Les gens vivent les uns à côté des autres
Mais soit, les électeurs n’ont pas massivement voté non dimanche parce que les étrangers, selon eux, ne peuvent pas suivre le débat politique dans une autre langue que le luxembourgeois, ce qui est d’ailleurs faux. Au demeurant, de nombreux étrangers parlent luxembourgeois, même s’ils sont loin d’être majoritaires.
Cette langue, que l’on ne peut qu’apprendre au pays et dans quelques régions frontalières qui ont instauré des cours, de nombreux résidents étrangers s’en passent allégrement. Et c’est précisément ce qui fait bondir ceux qui en ont hérité en tant que langue maternelle et même ceux qui l’ont acquise soit à l’école, soit au terme de gros efforts. Elle reste pourtant, pour de nombreux électeurs, la seule voie qui mène à l’intégration. Des résidents peuvent passer une vie entière au Luxembourg sans jamais prononcer un mot de luxembourgeois et s’y sentir très bien. Parce que le problème du Luxembourg réside dans ce constat très simple : les gens vivent les uns à côté des autres, dans des réseaux qui ne se mélangent pas.
Communautés et réseaux
C’est ainsi que des non-Luxembourgeois ont bâti ou intégré des communautés dans lesquelles ils évoluent sans s’encombrer de barrière linguistique. Des communautés d’intérêts que des Luxembourgeois fréquentent sans faire de différence et où la langue française, voire anglaise, prédomine. Mais la grande majorité des Luxembourgeois restent persuadés que leur langue maternelle est indispensable au «vivre ensemble». Et ils n’ont pas tout-à-fait tort.
Beaucoup d’entre eux, lors des débats, ont estimé que les résidents que le pays accueille, certes par besoin, pourraient faire preuve de respect en apprenant la langue du pays. Puis, avec cette maîtrise en poche, prendre la nationalité luxembourgeoise s’ils le souhaitent et alors aller voter et même se présenter aux élections. C’est ce chemin qu’ils privilégient. On remarque combien ils désapprouvent le fait que de nombreux compatriotes ne parlent pas le luxembourgeois. Car ils sont quelques milliers à être naturalisés sans pour autant pouvoir s’exprimer dans la langue du pays. Celle qui véhicule leur culture.

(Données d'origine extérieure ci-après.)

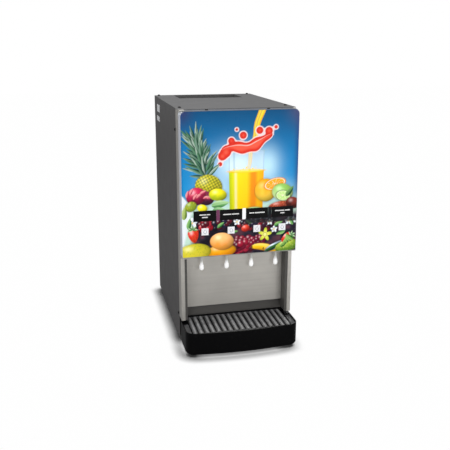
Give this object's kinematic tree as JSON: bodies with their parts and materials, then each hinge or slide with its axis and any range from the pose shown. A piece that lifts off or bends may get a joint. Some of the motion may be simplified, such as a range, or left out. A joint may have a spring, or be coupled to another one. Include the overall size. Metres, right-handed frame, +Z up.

Même si cette langue n’a jamais été aussi vivante qu’aujourd’hui, ils continuent à la sentir en danger. Et surtout, ils rejettent la langue française comme langue de communication et d’intégration, lui préférant celle qui colle viscéralement à l’identité du pays. La langue nationale des Luxembourgeois est le luxembourgeois, il ne faut pas l’oublier. Elle est aussi la langue d’intégration. Si elle n’est pas aussi indispensable dans la capitale, qui compte plus de résidents étrangers que de Luxembourgeois, elle le devient dans tous les villages de ce pays. Les Luxembourgeois apprécient cet effort.
Bien sûr, ce n’est pas seulement cet aspect linguistique qui a conduit au rejet massif du droit de vote des étrangers. Mais il y a contribué. Ne l’oublions pas. Il serait temps d’offrir aux résidents étrangers un apprentissage digne de ce nom.